Regeling van de Minister van Sociale Zaken en Werkgelegenheid van 18 februari 2021, nr. 2021-0000034896, tot wijziging van de Derde tijdelijke noodmaatregel overbrugging voor behoud van werkgelegenheid in verband met herstel van een omissie

De Minister van Sociale Zaken en Werkgelegenheid,

Gelet op artikel 3, eerste lid, van de Kaderwet SZW-subsidies;

Besluit:

Artikel I

In artikel 6, eerste lid, onderdeel d, van de Derde tijdelijke noodmaatregel overbrugging voor behoud van werkgelegenheid wordt na ‘derde’ ingevoegd ‘en vierde’ en vervalt ‘vierde en’.

Artikel II

Deze regeling treedt in werking met ingang van de dag na de datum van uitgifte van de Staatscourant waarin zij wordt geplaatst en werkt terug tot en met 3 februari 2021.

Deze regeling zal met de toelichting in de Staatscourant worden geplaatst.

Den Haag, 18 februari 2021

De Minister van Sociale Zaken en Werkgelegenheid, W. Koolmees

TOELICHTING

Algemeen

Op 3 februari 2021 is het percentage omzetverlies om in aanmerking te komen voor subsidie op grond van de vierde tranche in de Derde tijdelijke noodmaatregel overbrugging voor behoud van werkgelegenheid (hierna: NOW 3) verlaagd van 30% naar 20%.1 Hierdoor kunnen ondernemers eerder in aanmerking komen voor een NOW-subsidie. Abusievelijk is met deze wijziging artikel 6, eerste lid, onderdeel d, NOW 3 niet aangepast.

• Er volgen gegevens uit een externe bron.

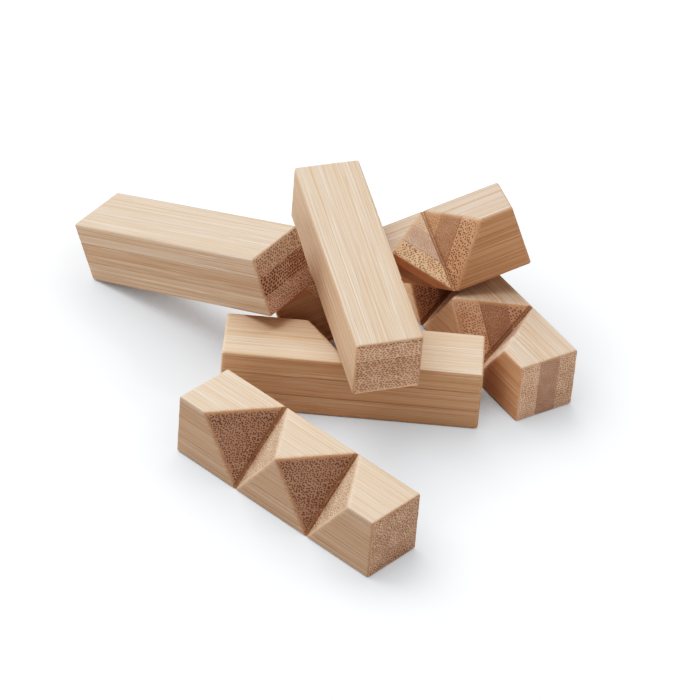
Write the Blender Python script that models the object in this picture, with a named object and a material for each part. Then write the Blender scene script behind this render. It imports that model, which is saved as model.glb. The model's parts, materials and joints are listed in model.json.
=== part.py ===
"""Diagonal burr puzzle: six notched bamboo sticks, taken apart and lying in a loose pile.

Units are metres and +Z is up. The origin is the centre of the middle stick's bottom face, at
table height. +X runs along the middle stick and +Y points to the back of the pile.

Every stick is the same square bar, glued up from three bamboo strips. In a stick's own frame X is
its length, Y points to its back face and Z to its top face. All notches are right-angled V cuts
across one long edge, with the valley on the bar's diagonal plane:
  - an inner pair sits side by side on one edge and takes the two sticks that cross there,
  - a single side notch sits at mid-length on a neighbouring edge and leaves room for the key.
One stick is plain (the key), three have the inner pair, and two have the pair and a side notch.
"""

import math

import bmesh
import bpy
from mathutils import Vector

MM = 0.001

# Driving dimensions.
SIDE = 15.0 * MM            # side of the square bar
LENGTH = 57.5 * MM          # length of every stick
STRIP_COUNT = 3             # bamboo strips glued into one stick
GLUE_LINE = 0.3 * MM        # space kept between two neighbouring strips, where the glue lies
EDGE_RADIUS = 0.4 * MM      # sanded rounding of the long edges and around both ends
RUNNING_GAP = 0.1 * MM      # how far a notch face stands off the stick that it takes

# Derived dimensions.
HALF_DIAGONAL = SIDE / math.sqrt(2)         # axis to a long edge, and half a notch's width there
VALLEY_DROP = RUNNING_GAP * math.sqrt(2)    # how far the valley lies past the bar's axis
CUTTER_OVERRUN = 2.0 * MM                   # how far a cutter stands outside the bar
ARC_STEPS = 3                               # straight steps in a rounded edge

# Long edges of a stick, as the signs of Y and Z.
TOP_FRONT = (-1, 1)
BOTTOM_FRONT = (-1, -1)
TOP_BACK = (1, 1)
BOTTOM_BACK = (1, -1)

# How a stick is glued up: its strips lie flat on one another, or stand side by side.
FLAT_STRIPS = ("lower_strip", "core_strip", "upper_strip")
STANDING_STRIPS = ("front_strip", "core_strip", "back_strip")

# Linear colours of the bamboo. The core strip of a stick is the darker one.
PALE_BAMBOO = (0.73, 0.50, 0.29)
DARK_BAMBOO = (0.54, 0.33, 0.17)
BAMBOO_ROUGHNESS = 0.6


def inner_pair(edge):
    """Two notches that meet at mid-length, as (edge, place along X)."""
    return [(edge, -HALF_DIAGONAL), (edge, HALF_DIAGONAL)]


def side_notch(edge):
    """One notch centred at mid-length."""
    return [(edge, 0.0)]


def height_on_low_end(roll, pitch):
    """Centre height of a tilted stick whose lowest rounded corner touches the table."""
    roll_angle = math.radians(roll)
    pitch_angle = math.radians(pitch)
    half_length = LENGTH / 2 - EDGE_RADIUS
    half_side = SIDE / 2 - EDGE_RADIUS
    half_section = half_side * (abs(math.sin(roll_angle)) + math.cos(roll_angle))
    drop = half_length * abs(math.sin(pitch_angle)) + half_section * math.cos(pitch_angle)
    return drop + EDGE_RADIUS


def stick(name, centre_mm, turn, strips, notches):
    """One stick's design: its centre, its turn about X, Y and Z in degrees, strips and notches.

    Without a height of its own a stick stands on its lowest corner.
    """
    x, y, height = centre_mm
    z = height_on_low_end(turn[0], turn[1]) if height is None else height * MM
    return {
        "name": name,
        "centre": (x * MM, y * MM, z),
        "turn": turn,
        "strips": strips,
        "notches": notches,
    }


def pile():
    """The six sticks where they lie. Neighbours keep 0.3 mm or more between them."""
    return [
        stick("middle_stick", (0.0, 0.0, None), (0.0, 0.0, 0.0), FLAT_STRIPS,
              inner_pair(BOTTOM_BACK) + side_notch(TOP_BACK)),
        stick("right_stick", (26.95, 24.3, None), (0.0, 0.0, -55.3), STANDING_STRIPS,
              inner_pair(TOP_FRONT)),
        stick("front_stick", (-9.8, -37.1, None), (0.0, 0.0, -40.2), FLAT_STRIPS,
              inner_pair(TOP_FRONT)),
        stick("leaning_stick", (7.65, 25.65, None), (-13.2, -19.4, 18.05), STANDING_STRIPS,
              inner_pair(TOP_FRONT) + side_notch(BOTTOM_FRONT)),
        stick("key_stick", (-38.2, 25.35, None), (6.9, -19.25, -38.3), FLAT_STRIPS, []),
        stick("top_stick", (-1.1, 10.3, 26.15), (2.3, 7.8, -71.9), FLAT_STRIPS,
              inner_pair(BOTTOM_BACK)),
    ]


def clear_scene():
    for obj in list(bpy.data.objects):
        bpy.data.objects.remove(obj, do_unlink=True)


def bamboo(name, colour):
    """A plain Principled material in one tone of bamboo."""
    material = bpy.data.materials.new(name)
    material.use_nodes = True
    shader = material.node_tree.nodes["Principled BSDF"]
    shader.inputs["Base Color"].default_value = (*colour, 1.0)
    shader.inputs["Roughness"].default_value = BAMBOO_ROUGHNESS
    shader.inputs["Metallic"].default_value = 0.0
    material.diffuse_color = (*colour, 1.0)
    return material


def link_object(name, data, parent=None):
    obj = bpy.data.objects.new(name, data)
    bpy.context.scene.collection.objects.link(obj)
    obj.parent = parent
    return obj


def add_stick_frame(design):
    """Empty at a stick's centre, turned as the stick lies. Its strips and cutters hang on it."""
    frame = link_object(design["name"] + "_frame", None)
    frame.empty_display_type = "ARROWS"
    frame.empty_display_size = SIDE
    frame.location = design["centre"]
    frame.rotation_euler = [math.radians(angle) for angle in design["turn"]]
    return frame


def rounded_edge(half, across_sign, stack_sign):
    """Points of one rounded edge in the section, from the side face to the stack's end face."""
    middle = half - EDGE_RADIUS
    points = []
    for step in range(ARC_STEPS + 1):
        angle = math.pi / 2 * step / ARC_STEPS
        points.append((
            across_sign * (middle + EDGE_RADIUS * math.cos(angle)),
            stack_sign * (middle + EDGE_RADIUS * math.sin(angle)),
        ))
    return points


def strip_outline(layer, inset):
    """Section of one strip as (across, stack) points, with its outer sides drawn in by inset.

    The first and the last strip of the stack each carry two of the bar's rounded edges. Faces on
    a glue line stay flat and square.
    """
    half = SIDE / 2 - inset
    pitch = SIDE / STRIP_COUNT
    low = -SIDE / 2 + layer * pitch + GLUE_LINE / 2
    high = low + pitch - GLUE_LINE
    if layer == 0:
        bottom = rounded_edge(half, -1, -1) + rounded_edge(half, 1, -1)[::-1]
    else:
        bottom = [(-half, low), (half, low)]
    if layer == STRIP_COUNT - 1:
        top = rounded_edge(half, 1, 1) + rounded_edge(half, -1, 1)[::-1]
    else:
        top = [(half, high), (-half, high)]
    return bottom + top


def end_stations(end):
    """Sections of one rounded end as (x, inset), from the straight part out to the end face."""
    stations = []
    for step in range(ARC_STEPS + 1):
        angle = math.pi / 2 * step / ARC_STEPS
        x = end * (LENGTH / 2 - EDGE_RADIUS + EDGE_RADIUS * math.sin(angle))
        stations.append((x, EDGE_RADIUS * (1 - math.cos(angle))))
    return stations


def section_point(x, across, stack, standing):
    """A section point in the stick's frame. Strips that stand are stacked along Y, others along Z."""
    if standing:
        return Vector((x, stack, -across))
    return Vector((x, across, stack))


def strip_mesh(name, layer, standing):
    """One strip over the stick's full length, with its outer sides rounded in at both ends."""
    shape = bmesh.new()
    rings = []
    for x, inset in end_stations(-1)[::-1] + end_stations(1):
        outline = strip_outline(layer, inset)
        rings.append([shape.verts.new(section_point(x, *point, standing)) for point in outline])
    for ring, following in zip(rings, rings[1:]):
        for index, corner in enumerate(ring):
            after = (index + 1) % len(ring)
            shape.faces.new((corner, ring[after], following[after], following[index]))
    shape.faces.new(rings[0][::-1])
    shape.faces.new(rings[-1])
    bmesh.ops.recalc_face_normals(shape, faces=shape.faces)
    mesh = bpy.data.meshes.new(name)
    shape.to_mesh(mesh)
    shape.free()
    return mesh


def notch_mesh(name, edge, place):
    """Wedge that cuts one V notch: its ridge is the valley, and it opens outwards over the edge."""
    outwards = Vector((0.0, edge[0], edge[1])).normalized()
    along_valley = Vector((0.0, edge[0], -edge[1])).normalized()
    reach = HALF_DIAGONAL + CUTTER_OVERRUN
    half_width = reach + VALLEY_DROP
    valley = Vector((place, 0.0, 0.0)) - outwards * VALLEY_DROP
    mouth = Vector((place, 0.0, 0.0)) + outwards * reach
    half_mouth = Vector((half_width, 0.0, 0.0))
    shape = bmesh.new()
    triangle = [
        shape.verts.new(corner - along_valley * reach)
        for corner in (valley, mouth + half_mouth, mouth - half_mouth)
    ]
    face = shape.faces.new(triangle)
    swept = bmesh.ops.extrude_face_region(shape, geom=[face])
    moved = [item for item in swept["geom"] if isinstance(item, bmesh.types.BMVert)]
    bmesh.ops.translate(shape, verts=moved, vec=along_valley * reach * 2)
    bmesh.ops.recalc_face_normals(shape, faces=shape.faces)
    mesh = bpy.data.meshes.new(name)
    shape.to_mesh(mesh)
    shape.free()
    return mesh


def add_notch_cutters(design, frame):
    """Wedge cutters of one stick. They only guide the Booleans and aren't part of the puzzle."""
    cutters = []
    for number, (edge, place) in enumerate(design["notches"], start=1):
        name = f"{design['name']}_notch_cutter_{number}"
        cutter = link_object(name, notch_mesh(name, edge, place), frame)
        cutter.display_type = "WIRE"
        cutter.hide_render = True
        cutters.append(cutter)
    return cutters


def add_strip(design, frame, layer, cutters):
    """One strip of a stick, cut by all the stick's notches, with its own material."""
    name = f"{design['name']}_{design['strips'][layer]}"
    standing = design["strips"] is STANDING_STRIPS
    strip = link_object(name, strip_mesh(name, layer, standing), frame)
    is_core = 0 < layer < STRIP_COUNT - 1
    colour = DARK_BAMBOO if is_core else PALE_BAMBOO
    strip.data.materials.append(bamboo(name + "_bamboo", colour))
    for cutter in cutters:
        cut = strip.modifiers.new(cutter.name, "BOOLEAN")
        cut.operation = "DIFFERENCE"
        cut.solver = "EXACT"
        cut.object = cutter
    return strip


def add_stick(design):
    frame = add_stick_frame(design)
    cutters = add_notch_cutters(design, frame)
    for layer in range(STRIP_COUNT):
        add_strip(design, frame, layer, cutters)


def build():
    clear_scene()
    for design in pile():
        add_stick(design)
    bpy.context.view_layer.update()


build()
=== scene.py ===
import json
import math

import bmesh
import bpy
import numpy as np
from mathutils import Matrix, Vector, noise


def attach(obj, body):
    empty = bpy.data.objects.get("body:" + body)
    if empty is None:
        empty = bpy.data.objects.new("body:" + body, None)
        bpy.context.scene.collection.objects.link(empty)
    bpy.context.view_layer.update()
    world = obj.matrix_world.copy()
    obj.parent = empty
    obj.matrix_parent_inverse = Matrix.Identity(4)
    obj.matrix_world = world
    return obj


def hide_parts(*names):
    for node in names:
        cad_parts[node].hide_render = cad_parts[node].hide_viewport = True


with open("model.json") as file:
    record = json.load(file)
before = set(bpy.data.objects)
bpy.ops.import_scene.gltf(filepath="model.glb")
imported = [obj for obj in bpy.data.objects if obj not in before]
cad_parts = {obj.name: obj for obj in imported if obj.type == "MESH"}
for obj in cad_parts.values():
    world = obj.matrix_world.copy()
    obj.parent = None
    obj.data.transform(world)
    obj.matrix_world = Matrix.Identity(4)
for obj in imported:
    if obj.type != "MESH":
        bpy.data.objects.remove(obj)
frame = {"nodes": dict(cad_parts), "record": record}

# Looks of the diagonal burr puzzle: six sticks of laminated bamboo lying in a loose pile.
#
# Each strip of each stick is rebuilt from its CAD node as a finer mesh: the strips close up to a
# hairline glue joint, the notch ridges are worn round, the saw leaves a shallow groove along one
# side of each valley, and the sanded faces are very slightly wavy along the grain.
#
# The sticks are worked out in millimetres, in a grain frame of each stick's own: X runs along the
# fibres, Y across the strips, and Z through the stack of three strips. The stage is in metres.

MM = 0.001

# The bar.
STRIP_COUNT = 3
EDGE_RADIUS = 0.6           # worn rounding of the long edges and the ends, more than the CAD's 0.4
HAIRLINE = 0.02             # how far each strip stands off the middle of a glue joint

# Fine shape that the looks add.
RIDGE_WEAR = 0.6            # width over which a ridge between two faces is worn round
VALLEY_KEEP = 2.5           # a ridge stays sharper within this distance of a valley
SHARPEST = 0.15             # share of the wear that is left right at a valley
GROOVE_WIDTH = 0.8          # saw groove along one side of each valley
GROOVE_DEPTH = 0.12
JOINT_GROOVE = 0.02         # how far the faces dip at a glue joint
WAVE = 0.02                 # height of the waviness along the grain
WAVE_ALONG = 0.04           # its scale along the fibres and across them, per millimetre
WAVE_ACROSS = 0.9
FUZZ = 0.07                 # height of the roughness on a ridge
FUZZ_SCALE = 1.7
FUZZ_BIAS = 0.3             # how much more the roughness takes off than it adds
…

Artikel 6 van de NOW 3 regelt dat een aanvrager die onderdeel uitmaakt van een groep, in afwijking van de hoofdregel van artikel 5, zevende lid, onder bepaalde voorwaarden subsidie kan aanvragen op het niveau van de werkmaatschappij afzonderlijk. Artikel 6, eerste lid, onderdeel d, betreft de voorwaarde die ziet op het omzetverlies van de groep als geheel. Om als werkmaatschappij in aanmerking te komen voor een NOW-subsidie moet bij de aanvrager zelf sprake zijn van een omzetdaling van ten minste 20%, maar geldt tegelijkertijd dat de omzetdaling van de groep minder dan 20% moet zijn. Het uitgangspunt in de NOW-regelingen is namelijk steeds dat als op concernniveau het omzetverlies groot genoeg is om voor subsidie in aanmerking te komen, de hoofdregel geldt dat het omzetverlies op concernniveau wordt vastgesteld.2 Dit uitgangspunt is opgenomen in zowel de Eerste, de Tweede als de Derde tijdelijke noodmaatregel overbrugging voor behoud van werkgelegenheid, en geldt nog onverkort.

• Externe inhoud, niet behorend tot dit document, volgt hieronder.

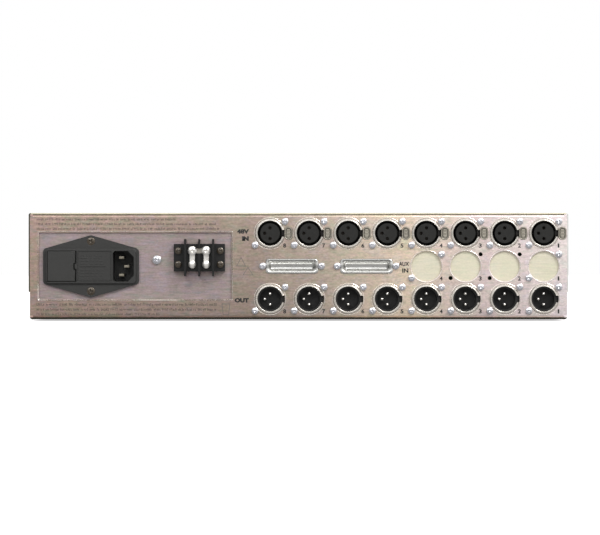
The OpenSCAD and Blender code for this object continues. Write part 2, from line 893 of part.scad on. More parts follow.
module circuit_boards() {
    color("darkgreen") {
        // main board
        difference() {
            translate([-208, 30, main_board_z]) cube([268, 242, board_t]);
            for (p = standoff_at) translate([p[0], p[1], main_board_z - far])
                cylinder(h = 4, r = m3_clear);
        }
        // power supply board
        difference() {
            translate([75, 176, main_board_z]) cube([130, 96, board_t]);
            for (p = standoff_at) translate([p[0], p[1], main_board_z - far])
                cylinder(h = 4, r = m3_clear);
        }
        // board that carries the XLR connectors
        translate([-212, board_y, -38]) cube([252, board_t, 76]);
        // control board behind the front wall
        difference() {
            translate([-212, control_board_y, -36]) cube([372, board_t, 74]);
            front_view() each_channel() translate([0, gain_z, 0])
                slab(-control_board_y - board_t - far, -control_board_y + far) circle(4);
        }
    }
}

module board_standoffs() {
    color("silver") for (p = standoff_at) translate([p[0], p[1], 0]) {
        translate([0, 0, floor_z]) cylinder(h = board_lift, r = 3, $fn = 6);
        translate([0, 0, case_bot + 0.2]) cylinder(h = tray_t, r = m3_r);
        translate([0, 0, main_board_z - 0.1]) cylinder(h = board_t + 0.2, r = m3_r);
        translate([0, 0, main_board_z + board_t]) cylinder(h = 2, r = 2.8);
    }
}

// Potted amplifier modules, one per channel.
module channel_modules() {
    deck = main_board_z + board_t;
    color([0.15, 0.15, 0.2]) for (k = [1:channels])
        translate([-xlr_x(k), 150, deck]) slab(0, 16) round_rect([24, 62], 1.5);
}

module capacitors() {
    deck = main_board_z + board_t;
    color("midnightblue") {
        for (x = [96, 124, 152, 180]) translate([x, 212, deck]) cylinder(h = 32, r = 11);
        for (k = [1:channels], y = [90, 215]) translate([-xlr_x(k), y, deck])
            cylinder(h = 14, r = 5);
    }
}

module transformer() {
    color("goldenrod") translate([toroid_pos[0], toroid_pos[1], floor_z + 1.5])
        rotate_extrude() translate([(toroid_r + 15) / 2, toroid_h / 2])
            round_rect([toroid_r - 15, toroid_h], 8);
}

// Rubber pads, dished washer and bolt that hold the transformer down.
module transformer_clamp() {
    top = floor_z + 1.5 + toroid_h;
    color("silver") translate([toroid_pos[0], toroid_pos[1], 0]) {
        translate([0, 0, floor_z]) difference() {
            cylinder(h = 1.5, r = 36);
            translate([0, 0, -far]) cylinder(h = 4, r = 3.1);
        }
        translate([0, 0, top]) difference() {
            cylinder(h = 2, r = 30);
            translate([0, 0, -far]) cylinder(h = 4, r = 3.1);
        }
        translate([0, 0, case_bot + 0.2]) cylinder(h = top + 8 - case_bot, r = 3);
        translate([0, 0, top + 2]) difference() {
            cylinder(h = 5, r = 5.6, $fn = 6);
            translate([0, 0, -far]) cylinder(h = 8, r = 3.05);
        }
    }
}

module shield_wall() {
    color("silver") {
        translate([shield_x, 28, floor_z]) cube([1.2, 246, 78]);
        translate([shield_x, 28, floor_z]) cube([9, 246, 1.2]);
    }
}

// An eight-sided wire that runs straight from point to point, each stretch turned a little
// about its own axis.
module wire(points, r) {
    for (i = [0:len(points) - 2]) {
        d = points[i + 1] - points[i];
        translate(points[i]) rotate([0, acos(d[2] / norm(d)), atan2(d[1], d[0])])
            rotate(17 * i) translate([0, 0, -r / 2]) cylinder(h = norm(d) + r, r = r, $fn = 8);
    }
}

module wiring() {
    inlet_x = -inlet_pos[0] - socket_x - blade_at[0][0];
    // mains leads: inlet to power switch, power switch to transformer
    color("saddlebrown") for (s = [-1, 1]) {
        wire([[inlet_x, 262.5, inlet_pos[1] + 7 * s], [inlet_x, 256, inlet_pos[1] + 7 * s],
              [204, 244 - 4 * s, 5 * s], [204, 40, 5 * s], [187 + 3 * s, 23.5, 5 * s]], 1.2);
        wire([[187 + 3 * s, 25, -12], [187 + 3 * s, 36, -12],
              [toroid_pos[0] + 4 * s, 54, -24], [toroid_pos[0] + 4 * s, 63.5, -24]], 1.2);
    }
    // secondary leads: transformer to power supply board
    color("firebrick") for (x = [-9, -3, 3, 9])
        wire([[toroid_pos[0] + x, 153.2, -20], [toroid_pos[0] + x, 162, -20],
              [toroid_pos[0] + x, 181, main_board_z + board_t + 1.2]], 1.2);
    // ribbon cables between the boards
    color("lightgray") for (x = [-150, -40]) {
        translate([x, control_board_y + board_t, -22]) cube([40, 10, 1]);
        translate([x, control_board_y + board_t + 9, -29.4]) cube([40, 1, 8.4]);
        translate([x, 268, -20]) cube([40, board_y - 268, 1]);
        translate([x, 267, -29.4]) cube([40, 1, 10.4]);
    }
}

// ---------------------------------------------------------------- assembly

chassis_tray();
top_cover();
rear_panel();
front_panel();
power_plate();
blanking_strip();
dsub_covers();
xlr_female_shells();
xlr_female_inserts();
xlr_male_shells();
xlr_male_inserts();
xlr_contacts();
rear_screws();
inlet_housing();
inlet_blades();
power_plate_screws();
terminal_block();
terminal_plates();
terminal_screws();
ground_link();
case_screws();
gain_switches();
phantom_switches();
power_switch_frame();
indicator_leds();
circuit_boards();
channel_modules();
capacitors();
transformer();
transformer_clamp();
board_standoffs();
shield_wall();
wiring();
fuse_drawer();
fuses();
power_rocker();
for (k = [1:channels]) {
    latch_tab(k);
    gain_knob(k);
    phantom_button(k);
}
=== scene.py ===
"""Looks of the microphone preamp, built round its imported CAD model.

Everything is in the row frame: X right from the front, +Y to the connector panel, Z up.
Sizes are in millimetres up to the point where a mesh is made.
"""

import json
import math
import random

import bmesh
import bpy
from mathutils import Matrix, Vector


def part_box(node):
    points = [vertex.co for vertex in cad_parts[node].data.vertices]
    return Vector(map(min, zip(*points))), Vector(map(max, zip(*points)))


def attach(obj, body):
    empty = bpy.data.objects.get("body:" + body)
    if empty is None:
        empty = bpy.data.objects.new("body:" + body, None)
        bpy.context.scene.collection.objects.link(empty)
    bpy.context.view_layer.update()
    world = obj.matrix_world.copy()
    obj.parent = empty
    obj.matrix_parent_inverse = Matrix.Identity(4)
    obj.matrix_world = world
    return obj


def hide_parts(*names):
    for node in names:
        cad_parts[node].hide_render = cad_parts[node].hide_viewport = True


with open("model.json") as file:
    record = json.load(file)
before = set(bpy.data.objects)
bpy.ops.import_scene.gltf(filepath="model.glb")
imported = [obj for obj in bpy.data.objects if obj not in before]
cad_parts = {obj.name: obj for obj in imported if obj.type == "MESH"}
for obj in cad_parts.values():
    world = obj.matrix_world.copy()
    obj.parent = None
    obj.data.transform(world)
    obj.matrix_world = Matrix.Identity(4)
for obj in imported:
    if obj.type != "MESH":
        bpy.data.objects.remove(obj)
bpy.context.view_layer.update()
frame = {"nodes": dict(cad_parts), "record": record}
nodes = frame["nodes"]
SLOTS = {s["node"]: s["material_slot"] for s in frame["record"]["subparts"]}

MM = 0.001
CHANNELS = range(1, 9)
SPARES = range(1, 5)     # channels with an unused hole between their two connectors


def extent(node, side, axis):
    """Where a CAD node's box begins (side 0) or ends (side 1) along an axis, in mm."""
    return round(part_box(node)[side][axis] / MM, 2)


def middle(node, axis):
    return round((extent(node, 0, axis) + extent(node, 1, axis)) / 2, 2)


# Behind: x and y as seen from behind, z out from the connector panel.
DEPTH = extent("rear_panel", 1, 1)
PLATE_Z = round(extent("power_plate", 1, 1) - DEPTH, 2)    # outer face of the power plate
XLR_ROW = middle("latch_tab_1", 2)    # height of the inputs; the outputs mirror it
XLR_FIRST = 196.3
XLR_PITCH = 31.3
D_SCREW = (12.0, 9.5)    # from a connector's middle to its screws
TAB_X = 14.8             # from an input's middle to its latch tab
INLET = (-middle("inlet_housing", 0), middle("inlet_housing", 2))
INLET_SCREW = 20.0       # from the inlet's middle to its screws
STRIP = (-middle("terminal_block", 0), middle("terminal_block", 2))
STRIP_PITCH = 11.15
POST_DY = 5.4            # from the strip's middle to its screws
EARTH = (-113.4, 5.0)    # earth screw
DSUB_X = (-5.2, 54.4)
DSUB_SCREW = 23.52       # from a cover's middle to its screws
HOLE_R = 12.0            # connector holes of the panel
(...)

Vanwege deze koppeling, had bij het verlagen van de omzetdrempel voor de vierde tranche van NOW 3, ook het percentage omzetdaling in artikel 6, eerste lid, onderdeel d, voor de vierde tranche aangepast moeten worden van 30% naar 20%. Dat is abusievelijk niet gebeurd. De onderhavige wijziging van de regeling herstelt dit met terugwerkende kracht tot 3 februari 2021. Vanaf die datum geldt de lagere drempel voor het omzetverlies voor de vierde tranche.

De wijziging ziet op het aanpassen van een omissie, en leidt derhalve niet tot aanvullende regeldruk. Het Adviescollege toetsing regeldruk heeft het dossier niet geselecteerd voor een formeel advies, omdat het geen gevolgen voor de regeldruk heeft.

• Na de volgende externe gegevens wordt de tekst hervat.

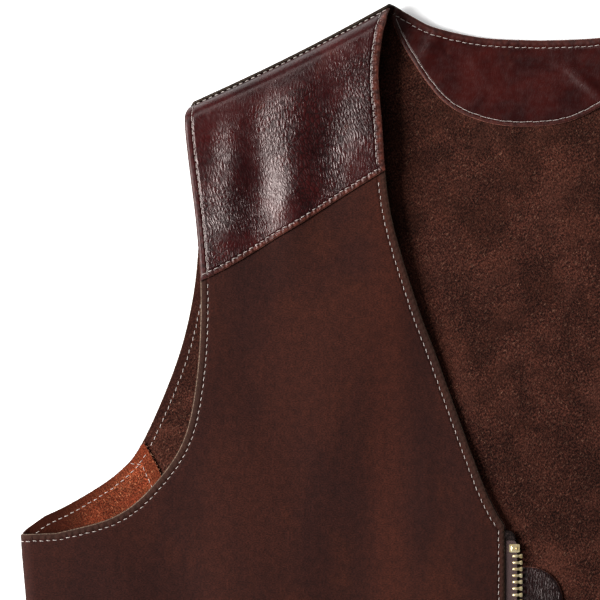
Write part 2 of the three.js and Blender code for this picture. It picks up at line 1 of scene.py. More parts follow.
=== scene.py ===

De Minister van Sociale Zaken en Werkgelegenheid, W. Koolmees


X Noot
1

Regeling van de Minister van Sociale Zaken en Werkgelegenheid van 29 januari 2021, 2021-0000003918, tot wijziging van de Derde tijdelijke noodmaatregel overbrugging voor behoud van werkgelegenheid in verband met het aanpassen van percentages van de vierde tranche en een wijziging in de verplichte aansluiting van omzetperiodes van opvolgende tranches en enkele andere wijzigingen in de Eerste, Tweede en Derde tijdelijke noodmaatregel overbrugging voor behoud van werkgelegenheid, Stcrt. 2021, 5591.

X Noot
2

Zie de toelichting op de Regeling van de Minister van Sociale Zaken en Werkgelegenheid van 1 mei 2020, 2020-0000061139, tot wijziging van de Tijdelijke noodmaatregel voor behoud van werkgelegenheid, Stcrt. 2020, 25372, waarmee deze afwijkingsmogelijkheid voor het eerst werd ingevoerd.